— OBJECTIVE —
Will you quote only the lines starting at the one that contains "points = [vertex.co" and ending with the last line of the listing below, inclusive?
-- start DATASET EXCERPT --
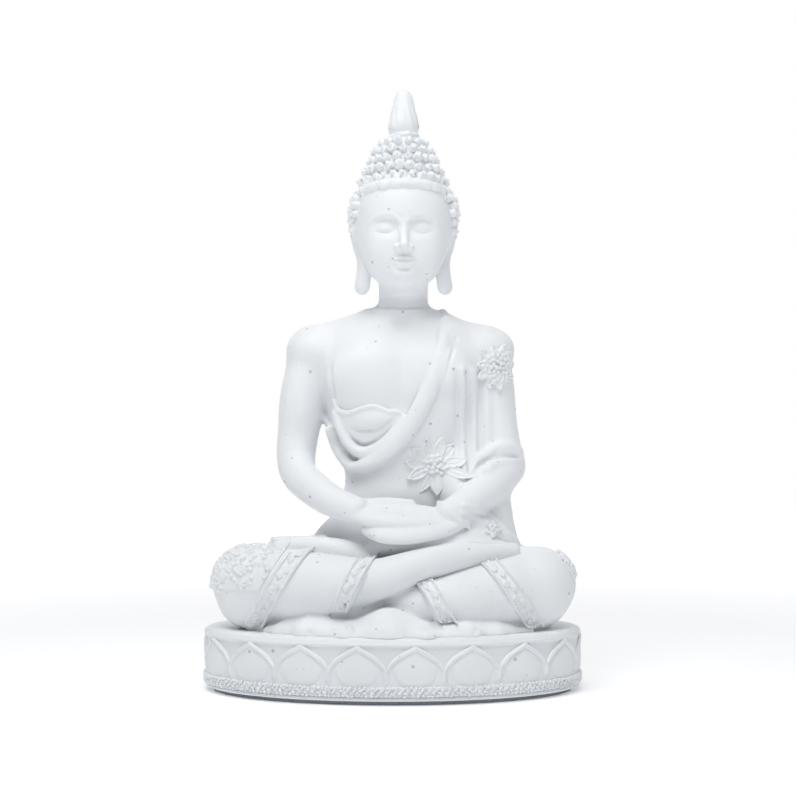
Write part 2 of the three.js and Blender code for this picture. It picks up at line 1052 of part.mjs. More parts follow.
S.robe_sash = fit(sashRaw, [
  S.torso,
  S.upper_robe,
  S.neck,
  S.right_arm,
  S.left_sleeve,
], 0.5);

// Under-robe that shows inside the border, with its rippled upper edge.
S.chest_cloth = fit(
  torsoLoft(1.5).intersect(
    prism(
      [
        [-22, 85.6],
        [-17, 84.7],
        [-14, 84.2],
        [-10, 85.2],
        [-5.7, 85.6],
        [-2, 84.6],
        [3, 83.2],
        [4, 82],
        [-1, 74],
        [-6, 70],
        [-11, 69],
        [-15, 72],
        [-18, 80],
      ],
      -30,
      5,
    ),
  ),
  [S.torso, S.upper_robe, S.robe_sash, S.right_arm],
);

// Cloth sheet under the figure, spread forwards over the pedestal.
{
  const n = 32,
    ring = (z, f, w = 0) =>
      Array.from({ length: n }, (_, i) => {
        const a = (i / n) * Math.PI * 2,
          r = f + (Math.sin(a) < -0.2 ? w * Math.cos(a * 16) : 0);
        return V(47 * r * Math.cos(a), -2 + 31.4 * r * Math.sin(a), z);
      });
  const sheet = loft([
    ring(BASE_TOP + GLUE, 0.985, 0.008),
    ring(BASE_TOP + 1.2, 1, 0.01),
    ring(SEAT_TOP - 0.6, 0.99, 0.008),
    ring(SEAT_TOP, 0.96),
  ]);
  const apron = ellipsoid([0, -11, 18.8], [42, 21.6, 8.4], [0, 0, 0], 20, 8)
    .subtract(box([0, 0, BASE_TOP + GLUE + 0.2 - 50], [300, 300, 100]))
    .subtract(box([0, 60, 20], [300, 120, 100]));
  S.robe_hem = fit(join(sheet, apron), [
    S.seat_body,
    S.right_leg_robe,
    S.left_leg_robe,
    S.right_shin_foot,
    S.left_shin_foot,
  ], 0.6);
}

// The skins that the brocade bands are cut from: the shins, a little thicker.
const sleeveR = limb([
    [-42, -9, 32, 12.3, 12.1],
    [-26, -17, 32.3, 10.7, 11.1],
    [-13, -22, 32.8, 8.7, 9.3],
  ]),
  sleeveL = limb([
    [43, -9, 31.5, 12.3, 12.1],
    [27, -18, 29.8, 9.7, 9.9],
    [14, -22.5, 28.4, 7.3, 7.7],
  ]);

// Brocade bands over the leg robes: a slice of the leg's own skin, thickened.
function band(raw, at, dir, width, others) {
  const slab = box([0, 0, 0], [width, 80, 80]);
  const q = new THREE.Quaternion().setFromUnitVectors(
    V(1, 0, 0),
    V(...dir).normalize(),
  );
  const m = new THREE.Matrix4().compose(V(...at), q, V(1, 1, 1));
  const g = new THREE.BoxGeometry(width, 80, 80);
  g.applyMatrix4(m);
  return fit(
    raw.intersect(solid(g)).subtract(box([0, 53, 30], [300, 100, 100])),
    others,
    0.35,
  );
}
const legs = [
  S.right_leg_robe,
  S.left_leg_robe,
  S.seat_body,
  S.right_shin_foot,
  S.left_shin_foot,
  S.robe_hem,
  S.sleeve_drape,
];
S.right_shin_band = band(sleeveR, [-10.5, -24, 32.5], [0.88, -0.2, -0.43], 4.4, legs);
S.right_knee_band = band(sleeveR, [-33, -18, 31.5], [0.845, -0.1, -0.53], 4.8, legs);
S.left_shin_band = band(sleeveL, [13, -25, 28.2], [0.87, 0.15, 0.46], 4.4, legs);
S.left_knee_band = band(sleeveL, [34.5, -18, 30], [0.81, 0.1, 0.58], 4.8, legs);

// Beaded ornaments on the knees.
function patch(raw, c, r, thick, others) {
  return fit(
    grow(raw, GLUE + thick).intersect(ellipsoid(c, [r, r, r * 0.8])),
    others,
  );
}
S.right_knee_ornament = patch(robeR, [-50, -12, 38.5], 9.5, 1.1, [
  ...legs,
  S.right_knee_band,
]);
S.left_knee_ornament = patch(robeL, [51.5, -11, 37.5], 7.5, 1.0, [
  ...legs,
  S.left_knee_band,
]);

// Applied flowers: a ring of pointed petals round a beaded heart.
function flower(c, normal, petals, r, heart) {
  const q = new THREE.Quaternion().setFromUnitVectors(
    V(0, 0, 1),
    V(...normal).normalize(),
  );
  const n = petals * 4;
  const star = (k, z) =>
    Array.from({ length: n }, (_, i) => {
      const a = (i / n) * Math.PI * 2,
        lobe = [1, 0.8, 0.66, 0.8][i % 4];
      return V(k * lobe * Math.cos(a), k * lobe * Math.sin(a), z);
    });
  const disc = (k, z) =>
    Array.from({ length: n }, (_, i) => {
      const a = (i / n) * Math.PI * 2;
      return V(k * Math.cos(a), k * Math.sin(a), z);
    });
  return loft(
    [
      star(r, -1.2),
      star(r, 0.2),
      star(r * 0.86, 0.8),
      disc(heart, 0.9),
      disc(heart * 0.9, 1.7),
      disc(heart * 0.5, 2.2),
    ].map((ring) => ring.map((p) => p.applyQuaternion(q).add(V(...c)))),
  );
}
S.belly_flower = fit(
  flower([12.6, -7.4, 67.4], [0.38, -0.92, 0.05], 11, 9.2, 3.8),
  [S.upper_robe, S.torso, S.robe_sash, S.left_forearm, S.left_sleeve, S.right_hand],
);
S.shoulder_flower = fit(
  flower([32.6, -0.8, 97.2], [0.3, -0.93, 0.15], 9, 7.2, 3.8),
  [S.left_sleeve, S.upper_robe, S.robe_sash],
);
S.sleeve_flower = fit(flower([30.6, -10.6, 50.6], [0.3, -0.85, 0.4], 6, 3, 1.4), [
  S.sleeve_drape,
  S.left_forearm,
]);

// Steel dowels that lock the castings, with the holes drilled for them.
function pin(name, a, b, r, through) {
  S[name] = dowel(a, b, r);
  const hole = dowel(a, b, r + 0.15);
  const d = V(...b).sub(V(...a)).normalize().multiplyScalar(0.3);
  const longer = dowel(
    V(...a).sub(d).toArray(),
    V(...b).add(d).toArray(),
    r + 0.15,
  );
  for (const n of through) S[n] = main(S[n].subtract(longer).subtract(hole));
}
pin("base_dowel_left", [14, 8, 9], [14, 8, 30], 2, [
  "base_pedestal",
  "robe_hem",
  "seat_body",
]);
pin("base_dowel_right", [-14, 8, 9], [-14, 8, 30], 2, [
  "base_pedestal",
  "robe_hem",
  "seat_body",
]);
pin("torso_dowel", [1.6, 7, 38], [1.6, 7, 62], 2.5, ["seat_body", "torso"]);
pin("neck_dowel", [HEAD_X, 7.2, 104], [HEAD_X, 7.2, 130], 2, ["torso", "neck", "head"]);
pin("finial_dowel", [HEAD_X, 4.5, 161], [HEAD_X, 4.5, 175], 1.2, [
  "topknot",
  "flame_finial",
]);

// -------------------------------------------------------------- the assembly
const STONE = { color: 0xe9ebee, roughness: 0.62, metalness: 0 };
const finish = {
  felt_pad: { color: 0x3a3b3e, roughness: 1, metalness: 0 },
  dowel: { color: 0xb9bcc0, roughness: 0.35, metalness: 1 },
};
const group = new THREE.Group();
group.name = "seated_figure_statue";
for (const [name, s] of Object.entries(S)) {
  const tol = name.includes("dowel") ? 0.01 : ["robe_hem", "upper_robe", "robe_sash"].includes(name) ? 0.05 : 0.11;
  const g = shell(main(solid(shell(thin(s, tol)), /band|ornament/.test(name) ? 0.02 : 2e-3)));
  g.computeVertexNormals();
  const look = finish[name] || (name.includes("dowel") ? finish.dowel : STONE);
  const mesh = new THREE.Mesh(g, new THREE.MeshStandardMaterial(look));
  mesh.name = name;
  group.add(mesh);
}
export default group;
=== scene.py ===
# A white cast-stone seated figure on an oval lotus pedestal.
# The visible skins are sculpted as signed distance fields on grids, in the
# same millimetres as the solids, and turned into meshes one piece at a time.
import json
import math
import bpy
import numpy as np
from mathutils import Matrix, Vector

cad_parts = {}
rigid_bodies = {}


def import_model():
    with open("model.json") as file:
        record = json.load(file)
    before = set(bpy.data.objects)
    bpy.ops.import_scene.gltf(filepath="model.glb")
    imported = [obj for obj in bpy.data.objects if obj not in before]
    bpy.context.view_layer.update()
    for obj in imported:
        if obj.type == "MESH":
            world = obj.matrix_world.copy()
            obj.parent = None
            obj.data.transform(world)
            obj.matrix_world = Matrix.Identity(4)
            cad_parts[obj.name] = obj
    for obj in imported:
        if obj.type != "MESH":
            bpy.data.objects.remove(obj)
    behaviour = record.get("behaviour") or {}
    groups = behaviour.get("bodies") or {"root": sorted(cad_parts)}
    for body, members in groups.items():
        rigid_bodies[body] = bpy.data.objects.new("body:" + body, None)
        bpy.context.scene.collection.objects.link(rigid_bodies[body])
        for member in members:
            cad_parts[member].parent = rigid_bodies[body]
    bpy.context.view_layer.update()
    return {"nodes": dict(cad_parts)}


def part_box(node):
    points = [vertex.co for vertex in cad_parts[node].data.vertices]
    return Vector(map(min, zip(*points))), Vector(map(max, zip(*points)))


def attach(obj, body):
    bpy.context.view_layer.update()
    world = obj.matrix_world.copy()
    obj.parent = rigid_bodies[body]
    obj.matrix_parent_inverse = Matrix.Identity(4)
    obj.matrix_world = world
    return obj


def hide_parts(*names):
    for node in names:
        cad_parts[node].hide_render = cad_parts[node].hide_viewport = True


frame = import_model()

RNG = np.random.default_rng(7)
f32 = np.float32


def box_mm(n):
    lo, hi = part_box(n)
    return np.array(lo) * 1000, np.array(hi) * 1000


# ------------------------------------------------------------ anchors
HLO, HHI = box_mm("head")
HX = (HLO[0] + HHI[0]) / 2
HAIR_LO, HAIR_HI = box_mm("hair_cap")
TOP_LO, TOP_HI = box_mm("topknot")
FIN_LO, FIN_HI = box_mm("flame_finial")
BASE_LO, BASE_HI = box_mm("base_pedestal")
TRIM_LO, TRIM_HI = box_mm("base_trim")
BA = (BASE_HI[0] - BASE_LO[0]) / 2 + 0.3
BB = (BASE_HI[1] - BASE_LO[1]) / 2 + 0.3
BTOP = BASE_HI[2]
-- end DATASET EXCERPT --
— TASK RESULT —
    points = [vertex.co for vertex in cad_parts[node].data.vertices]
    return Vector(map(min, zip(*points))), Vector(map(max, zip(*points)))


def attach(obj, body):
    bpy.context.view_layer.update()
    world = obj.matrix_world.copy()
    obj.parent = rigid_bodies[body]
    obj.matrix_parent_inverse = Matrix.Identity(4)
    obj.matrix_world = world
    return obj


def hide_parts(*names):
    for node in names:
        cad_parts[node].hide_render = cad_parts[node].hide_viewport = True


frame = import_model()

RNG = np.random.default_rng(7)
f32 = np.float32


def box_mm(n):
    lo, hi = part_box(n)
    return np.array(lo) * 1000, np.array(hi) * 1000


# ------------------------------------------------------------ anchors
HLO, HHI = box_mm("head")
HX = (HLO[0] + HHI[0]) / 2
HAIR_LO, HAIR_HI = box_mm("hair_cap")
TOP_LO, TOP_HI = box_mm("topknot")
FIN_LO, FIN_HI = box_mm("flame_finial")
BASE_LO, BASE_HI = box_mm("base_pedestal")
TRIM_LO, TRIM_HI = box_mm("base_trim")
BA = (BASE_HI[0] - BASE_LO[0]) / 2 + 0.3
BB = (BASE_HI[1] - BASE_LO[1]) / 2 + 0.3
BTOP = BASE_HI[2]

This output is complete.